What do CUNY administration, the DMV, suffocating families, airport security, and the law have in common? One answer is the “Kafkaesque.” Defined briefly as characteristic or reminiscent of the oppressive or nightmarish qualities of Franz Kafka’s fictional world,” the Kafkaesque originates with the German-language Prague-based Jewish writer Franz Kafka (1883-1924). Its applications, however, are much broader than simply to Kafka’s work. Taken up in various ways by writers, artists, philosophers, and filmmakers, the Kafkaesque has become one of the defining symptoms of modern life.
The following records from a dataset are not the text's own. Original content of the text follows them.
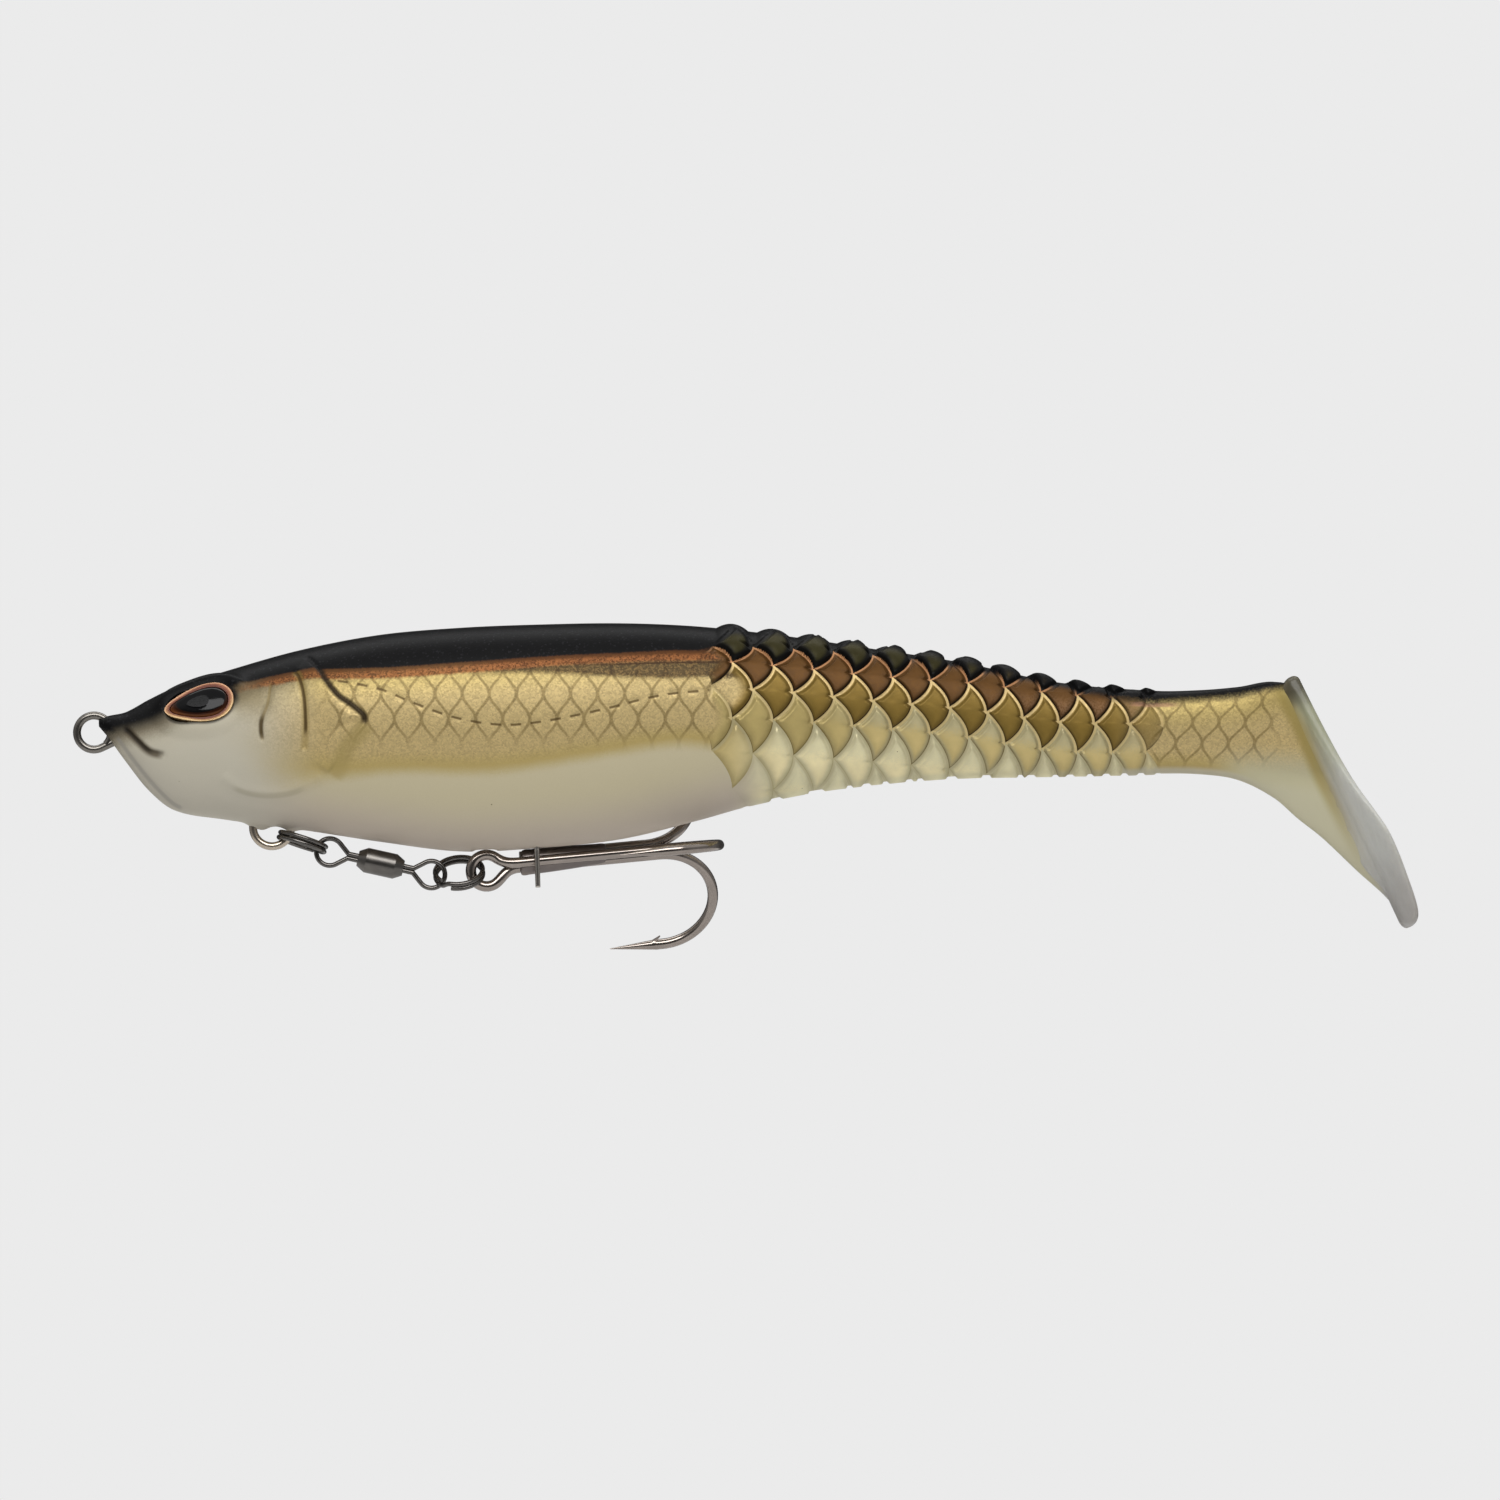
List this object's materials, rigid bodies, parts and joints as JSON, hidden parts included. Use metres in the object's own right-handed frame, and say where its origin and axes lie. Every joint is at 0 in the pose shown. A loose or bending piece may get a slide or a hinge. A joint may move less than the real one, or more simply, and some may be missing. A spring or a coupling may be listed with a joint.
{
  "type": "swimbait",
  "caption": "Soft-bodied paddle-tail swimbait with a through-wire harness and a treble hook on split rings and a barrel swivel.",
  "frame": {"origin": "centre of the line tie's ring at the nose", "axes": "+X from the nose to the tail, +Z to the back, -Y is the lure's left side"},
  "size_m": [0.2089, 0.028, 0.051],
  "materials": {
    "soft_front": "soft plastic, painted black to gold to pearl, satin",
    "soft_scaled": "soft plastic with moulded scales, painted, satin",
    "soft_tail": "translucent pearl soft plastic, satin",
    "harness_steel": "drawn stainless wire",
    "lead": "cast lead, dull",
    "eye_rim": "copper foil rim",
    "eye_lens": "clear dome over a black pupil and copper iris",
    "black_nickel_ring": "black nickel, satin",
    "black_nickel_barrel": "black nickel, satin",
    "black_nickel_wire": "black nickel wire",
    "braze": "braze under black nickel",
    "hook_steel": "black nickel hook wire, bright highlights",
    "pin_steel": "bare steel wire"
  },
  "bodies": {
    "head": {"body_front": "soft_front", "harness_wire": "harness_steel", "keel_weight": "lead", "eye_left_rim": "eye_rim", "eye_left_lens": "eye_lens", "eye_right_rim": "eye_rim", "eye_right_lens": "eye_lens"},
    "mid": {"body_mid": "soft_scaled"},
    "rear": {"body_rear": "soft_scaled"},
    "stem": {"tail_stem": "soft_tail"},
    "paddle": {"tail_paddle": "soft_tail"},
    "ring_front": {"split_ring_front": "black_nickel_ring"},
    "swivel_front": {"swivel_front_eye": "black_nickel_wire"},
    "barrel": {"swivel_barrel": "black_nickel_barrel"},
    "swivel_rear": {"swivel_rear_eye": "black_nickel_wire"},
    "ring_rear": {"split_ring_rear": "black_nickel_ring"},
    "treble": {"treble_double_hook": "hook_steel", "treble_single_hook": "hook_steel", "treble_braze": "braze", "belly_pin": "pin_steel"}
  },
  "joints": [
    {"name": "body_flex", "type": "hinge", "parent": "head", "child": "mid", "pos_m": [0.1, 0, 0], "axis": [0, 0, 1], "range_deg": [-15, 15], "stiffness_Nm_per_rad": 0.05},
    {"name": "rear_flex", "type": "hinge", "parent": "mid", "child": "rear", "pos_m": [0.124, 0, 0], "axis": [0, 0, 1], "range_deg": [-15, 15], "stiffness_Nm_per_rad": 0.02},
    {"name": "tail_flex", "type": "hinge", "parent": "rear", "child": "stem", "pos_m": [0.148, 0, 0], "axis": [0, 0, 1], "range_deg": [-15, 15], "stiffness_Nm_per_rad": 0.006},
    {"name": "paddle_kick", "type": "hinge", "parent": "stem", "child": "paddle", "pos_m": [0.172, 0, 0], "axis": [0, 0, 1], "range_deg": [-25, 25], "stiffness_Nm_per_rad": 0.002},
    {"name": "front_ring_swing", "type": "hinge", "parent": "head", "child": "ring_front", "pos_m": [0.0277, 0, -0.01474], "axis": [0, 1, 0], "range_deg": [0, 55]},
    {"name": "swivel_swing", "type": "hinge", "parent": "ring_front", "child": "swivel_front", "pos_m": [0.03669, 0, -0.0186], "axis": [0, 1, 0], "range_deg": [0, 35]},
    {"name": "barrel_spin", "type": "hinge", "parent": "swivel_front", "child": "barrel", "pos_m": [0.0446, 0, -0.02035], "axis": [0.9763, 0, -0.2164], "continuous": true},
    {"name": "swivel_turn", "type": "hinge", "parent": "swivel_front", "child": "swivel_rear", "pos_m": [0.0446, 0, -0.02035], "axis": [0.9763, 0, -0.2164], "range_deg": [-5, 0]},
    {"name": "rear_ring_swing", "type": "hinge", "parent": "swivel_rear", "child": "ring_rear", "pos_m": [0.05251, 0, -0.0221], "axis": [0, 1, 0], "range_deg": [0, 35]},
    {"name": "treble_swing", "type": "hinge", "parent": "ring_rear", "child": "treble", "pos_m": [0.06107, 0.00031, -0.0215], "axis": [-0.1219, 0.9925, 0], "range_deg": [0, 40]}
  ]
}
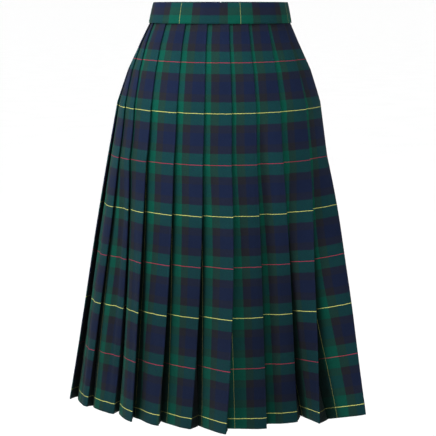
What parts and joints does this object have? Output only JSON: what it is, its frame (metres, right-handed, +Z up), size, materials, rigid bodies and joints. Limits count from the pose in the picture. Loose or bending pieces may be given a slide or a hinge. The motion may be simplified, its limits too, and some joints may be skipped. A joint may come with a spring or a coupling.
{
  "type": "pleated tartan skirt",
  "caption": "Flared midi skirt in tartan cloth: knife pleats pressed one way from a plain fitted waistband, hollow as worn, closed by a concealed zip at the back.",
  "frame": {"origin": "middle of the waist opening, level with the waistband's top edge", "axes": "+Z up through the waist opening, front of the skirt towards -Y, wearer's left towards +X"},
  "size_m": [0.5285, 0.4015, 0.7291],
  "materials": {
    "tartan_cloth": "wool-look twill tartan, dark green, navy and black with fine red and yellow lines, soft sheen",
    "waistband_cloth": "the same twill, folded and pressed",
    "zip_tape": "woven polyester tape with a moulded coil",
    "zip_metal": "dark enamelled metal, slightly worn at the edges"
  },
  "bodies": {
    "skirt": {"waistband": "waistband_cloth", "skirt_front": "tartan_cloth", "skirt_back_left": "tartan_cloth", "skirt_back_right": "tartan_cloth", "zip_tape": "zip_tape", "zip_slider": "zip_metal"},
    "pull_tab": {"zip_pull_tab": "zip_metal"}
  },
  "joints": [
    {"name": "pull_tab_hinge", "type": "hinge", "parent": "skirt", "child": "pull_tab", "pos_m": [0, 0.09401, -0.00796], "axis": [1, 0, 0], "range_deg": [0, 150]}
  ]
}
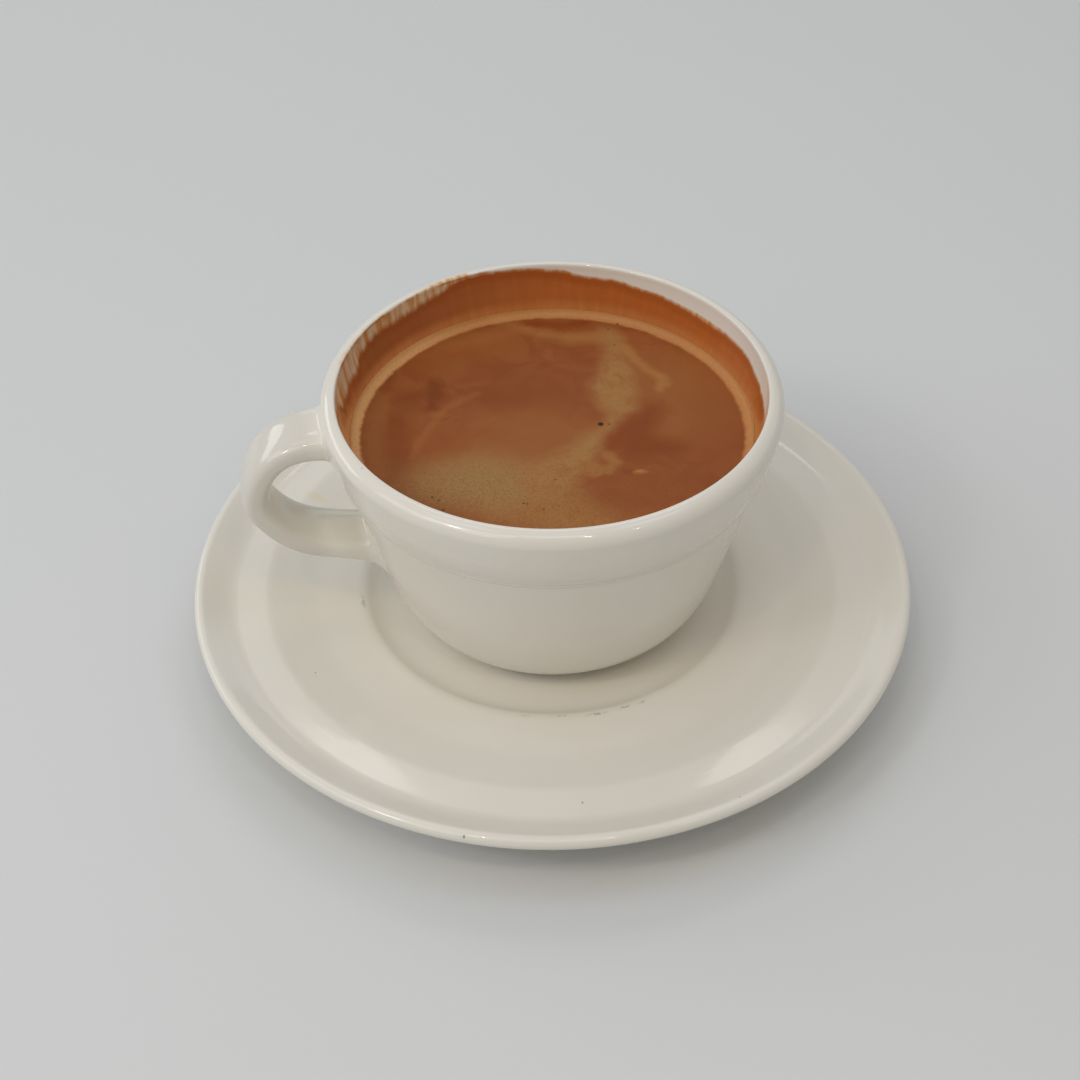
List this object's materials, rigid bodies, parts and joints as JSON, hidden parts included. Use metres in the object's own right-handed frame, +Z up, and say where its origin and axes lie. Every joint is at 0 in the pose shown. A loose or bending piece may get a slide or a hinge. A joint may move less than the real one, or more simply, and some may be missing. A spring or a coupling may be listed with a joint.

This course is dedicated to exploring the meanings of the Kafkaesque, theorizing the term, and staking out its creative potentials. We will begin by reading Kafka’s major works: a selection of his stories, including “Metamorphosis,” his novel, The Trial, as well as extracts from his letters. We will then move on to other expressions of the Kafkaesque in literature and film (both earlier and later), including Hermann Melville’s “Bartleby the Scrivener” and Basma Abdel Aziz’s 2013 novel, The Queue. We’ll also read theorists of the Kafkaesque including Walter Benjamin, Theodore Adorno, Hannah Arendt, and Jorge-Luis Borges. One of our areas of focus will be Kafka’s immediate geographical context: the culture and literature of Prague during his lifetime. The questions that we’ll ask include: is the Kafkaesque a historical formation? How does it relate to modernity? What is its genre? Is it a form of comedy? Does it have a particular place (the city, the West), or relation to a given identity (Jewishness, linguistic minority)? Why has such an apparently inane set of topics and affects proved so fascinating to writers and theorists of the last century? What does it teach us about life today, and about the future? And what isn’t Kafkaesque… at least not yet? This course is for those who want to confront difficult issues and difficult questions. It involves a lot of not always pleasant reading and thinking. Evaluation will be based on participation, written critical responses on Blackboard, as well as a final critical project.

ENGL B1957: The Novel Now

Prof. Robert Higney 

In this course, we will read recent works of literary fiction with an eye to what they can show us about the literary world of the present. There is no single overarching theme to the course, but the novels we’ll read fall into two main categories (with significant overlap): literary appropriations of “genre” (sci-fi, historical fiction) and big, formally ambitious works that blur fiction with archival history, theory, the essay and other forms. At the same time, we will survey some of the conditions under which contemporary fiction is written, marketed, circulated, and read. These conditions include the challenges of translation, the consolidation of the publishing industry, the role of agents, the function of book reviews, challenges to diversity in the publishing industry, and the symbolic economy of literary prizes and cultural prestige. Assignments typically include regular journal or discussion board entries, a midterm book review assignment, and a final research, creative, or hybrid project. Primary texts in Spring 2024 include Raven Leilani, Luster; Valeria Luiselli, Lost Children Archive; Hernan Diaz, Trust; Teju Cole, Tremor; Mohsin Hamid, Exit West; Kazuo Ishiguro, Klara and the Sun; and Samantha Schweblin, Little Eyes.